Let’s look at his approach. Rajpopat started to study the traditional commentaries on Panini, and saw that despite the piling on of rules and rules, they still lead to wrong outputs, that is, incorrectly formed words. The traditions worked a little bit like Ptolemaic astronomy, evoking many rules to explain the path of the sun, based on the problematic assumption that the earth revolved around that star, and not vice versa. The “aha” moment for Rajpopat came when he determined that Panini’s rule “in case of conflict, choose the latter” referred not to a later rule, as assumed by the tradition, but the later of any two conflicting elements. According to Rajpopat, if we follow this rule, then all of Panini’s rules lead to a perfect outcome, without any additional rules and no exceptions. It is as simple as Copernicus deciding to plot the planetary paths with the sun not the earth in the center.
It may help to envisage a computer programmed with all of Panini’s 4,000 rules. You feed into the computer a Sanskrit root, along with any morphological elements you need to add to the root. The computer looks at the rules and comes up with the right changes in the root and the suffixes or affixes, to produce a good Sanskrit form. Sometimes the rules spits out a straightforward answer. But sometimes two rules appear to apply to the same transformation. In this case, if there are two rules for the same operand (the element to be combined), pick the more specific rule. If there are two rules, one governing, for example the root and the other the suffix, pick the latter. This is Rajpopat’s Copernican revolution.
That the proof of the thesis results in a book much longer than the original treatise’s 35 pages is interesting to contemplate.
It seems extraordinary that hundreds and thousands of grammarians could have gone down the wrong path for so long, and that an outsider to the tradition could have cracked the code so abruptly. It is perhaps an argument against Panini’s famous brevity—leading to two millennia of uncertainty about what he really wrote.
But is Panini really a generative grammar? Here the problem is to agree on what exactly is a grammar. Sanskrit, like Latin and Greek, has complex morphology to express grammatical concepts (unlike English or Chinese which use almost entirely word order). So Panini’s rules generate words. Here is an example: If I want to say, “by the gods”, I have to take the root “deva” and add a suffix that indicates the function. This is often “bhis”. But the Panini rule says that “deva” becomes “devā “ in the plural, and that after “ā” we substitute “ais” for “bhis”. By similar phonological changes we find Latin forms like “Divibus” alongside Greek forms like “Theios”, both meaning “by the gods”. So Panini rules seem to be more about allowable morphological changes than correctly formed sentences. But in Sanskrit, correct grammatical forms yield correct sentences.

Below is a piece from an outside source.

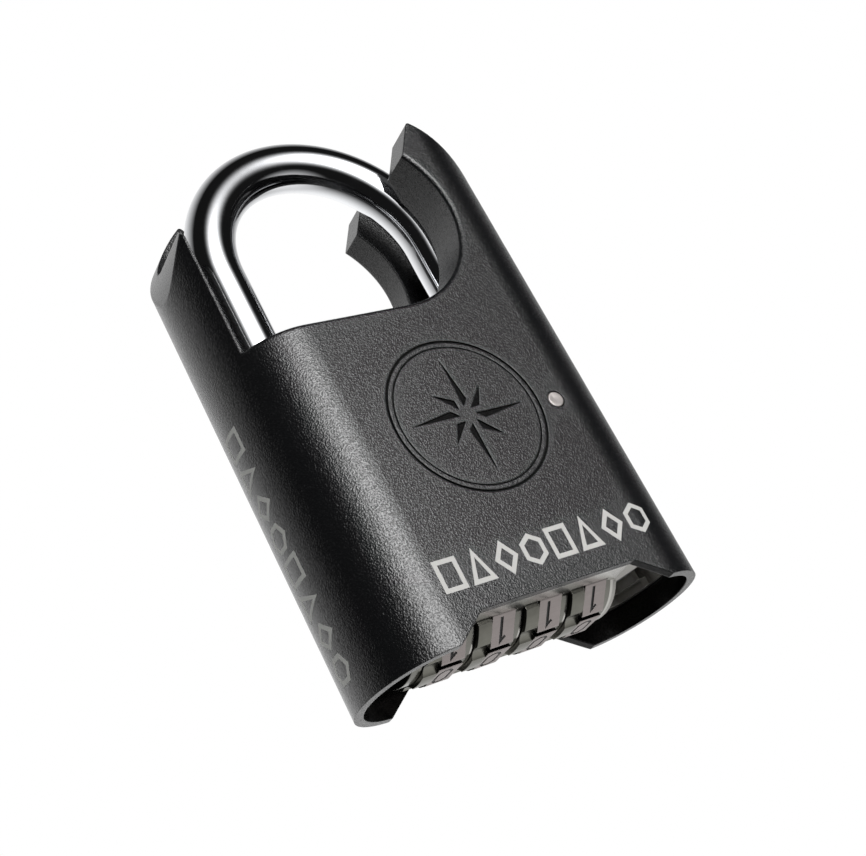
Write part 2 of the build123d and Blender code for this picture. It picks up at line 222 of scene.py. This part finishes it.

This is an important distinction because it is easier to imagine that both morphological transformations are regular and so predictable, and also that grammarians can encourage speakers to adhere to certain rules, so that life imitates art, as it were. There are some clues that Panini addresses inherent untidiness in speech. His grammar can generate some forms found in an earlier version of Sanskrit, as used in the Vedas. But he cannot generate all of them, because the Vedas had different phonological transformations. Rajpopat suspects someone interpolated some rules into the Panini corpus to account for common Vedic forms, and this may not have been Panini’s original intent. So perhaps one was encouraged to speak as Panini taught.
Panini’s Perfect Rule is not an easy book to read because Rajpopat uses traditional Sanskrit terminology, like “jhal” for stops and fricatives (think B, D, F..) and “yaÑ” for semi-vowels (think V, Y). This reviewer had to use Google to be able to follow his procedures. Most of the book is taken up by examples of Paninian transformations on different word forms. This is required to prove his approach, against his numerous critics seeking to fault with his thesis. It is of little interest to the general reader, unless they are learning Sanskrit and want to understand why the phrase “one who has sat” is Sadusah, and not “*Sad-vas”. That the proof of the thesis results in a book much longer than the original treatise’s 35 pages is interesting to contemplate. Nevertheless one comes away with a deep appreciation both of Panini’s contribution to linguistic science, and Rajpopat’s revolutionary thesis about its core mechanism.